There are a few different factors involved in the vaccination crisis in Iran. On one hand, there is a general problem in the world: there are a limited number of vaccines globally, and countries like India, China and Russia that have promised to provide vaccines to Iran, refused to sell them in the end [Editor’s note: either due to insufficient supply or higher bidding countries].

The Islamic Republic has never tried to establish a normal relationship with the world and, in crisis periods like this, they are not able to ask for any favours

Iranians at the border checkpoint between Iran and Armenia, trying to enter Armenia for a vaccine. Video published on Twitter on July 10.

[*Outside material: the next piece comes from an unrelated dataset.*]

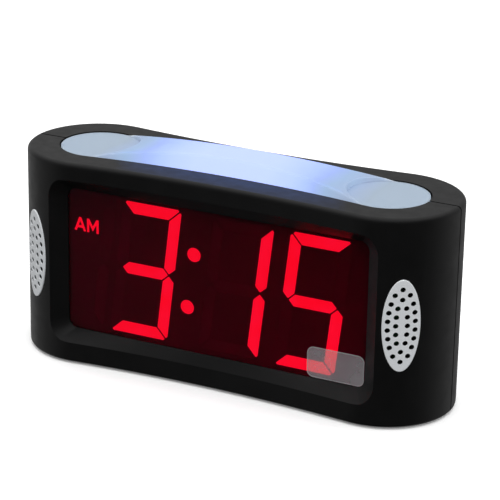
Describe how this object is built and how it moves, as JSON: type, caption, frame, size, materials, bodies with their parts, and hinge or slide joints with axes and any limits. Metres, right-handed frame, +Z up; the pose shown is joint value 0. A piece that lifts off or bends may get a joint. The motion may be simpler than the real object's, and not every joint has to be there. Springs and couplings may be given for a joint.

But the main problem lies somewhere else: some powerful and well-connected parties have managed to convince political leaders that we don’t need foreign vaccines and have blocked foreign vaccine purchases in large quantities.

These groups are powerful and well-connected. They even have pull with the most powerful official in Iran, the Supreme Leader. Supreme Leader Ali Khamenei, during a short speech in January 2021, banned “western-made vaccines” from the United States, United Kingdom and even France [Editor’s note: France is developing a Sanofi-GSK vaccine which is not yet in distribution].

Eighteen different Iranian companies have submitted their vaccine licenses in Iran. If we look closely, only two or three companies are scientific ones, the others belong to different political and power factions in Iran. The most important group among them is the Executive Headquarters of Imam's Directive, also known as Setad, which is making the COVIran Barekat vaccine.

Setad is one of the most powerful and richest semi-governmental bodies in Iran, created in 1989 by Rohollah Khomeini, founder of the Islamic Republic, and now directly controlled by current Supreme Leader Ali Khamenei. Setad, which is valued at around $95 billion, was sanctioned by former US president Donald Trump in June 2019. Setad has promised to provide more than 50 million Barekat vaccines by September 2021, but so far, none have been delivered.

A video posted on Twitter on July 8 shows Iranians in a vaccination center in Armenia.

‘So far, all they have given to people are just words’

Dr Hadi Yazdani continued: 

Vaccination has become a political and economic power struggle and rivalry in Iran. These factions have realised that the Covid-19 vaccination is something that might need to be readministered every year or so. In this case, they look at it as a huge and endless source of money. So they tried to encourage nationalism for “made-in-Iran” products in the vaccination campaign to just fill their pockets. 

And so far, all they have given to people are just words. We have not seen any vaccines and there is no available data to verify the efficiency of these so-called made-in-Iran vaccines. Even if these vaccines really work and are effective, there are serious questions about Iran’s ability to produce them in industrial quantities.

Thanks to this vaccination policy or, rather, lack of policy, there has already been a fifth wave of Covid-19 in Iran and, if the situation continues like this, we will have many other waves one after the other.

‘The queues to cross the border to get vaccines are humiliating’ 

There is, as of yet, no data concerning the number of Iranians who have fled to Dubai or Armenia to get vaccinated, however, Iran’s customs office announced on July 10 that “in the past 48 hours, 1,800 Iranians have crossed the border checkpoint between the two countries”. 

Dr. Hadi Yazdani continued: 

It’s just normal people who feel that they have been left alone in face of the multiple deadly waves of Covid-19 and have no hope to get the vaccine in their country any time soon, who go to try and find a vaccine anywhere they can. Armenia is one possibility: it’s a neighboring country, it’s not expensive and they have enough doses.

The queues to cross the border to get vaccines there are, in one word, humiliating. As an Iranian, when I see that our government is not capable of exercising its basic duties, providing mental and physical health services and security to its citizens, I feel nothing but humiliation.

On July 7, Armenian Ambassador to Iran Artashes Tumanyan announced that vaccination in Armenia will be free. However, only tourists who stay in the country more than 10 days can receive the vaccine.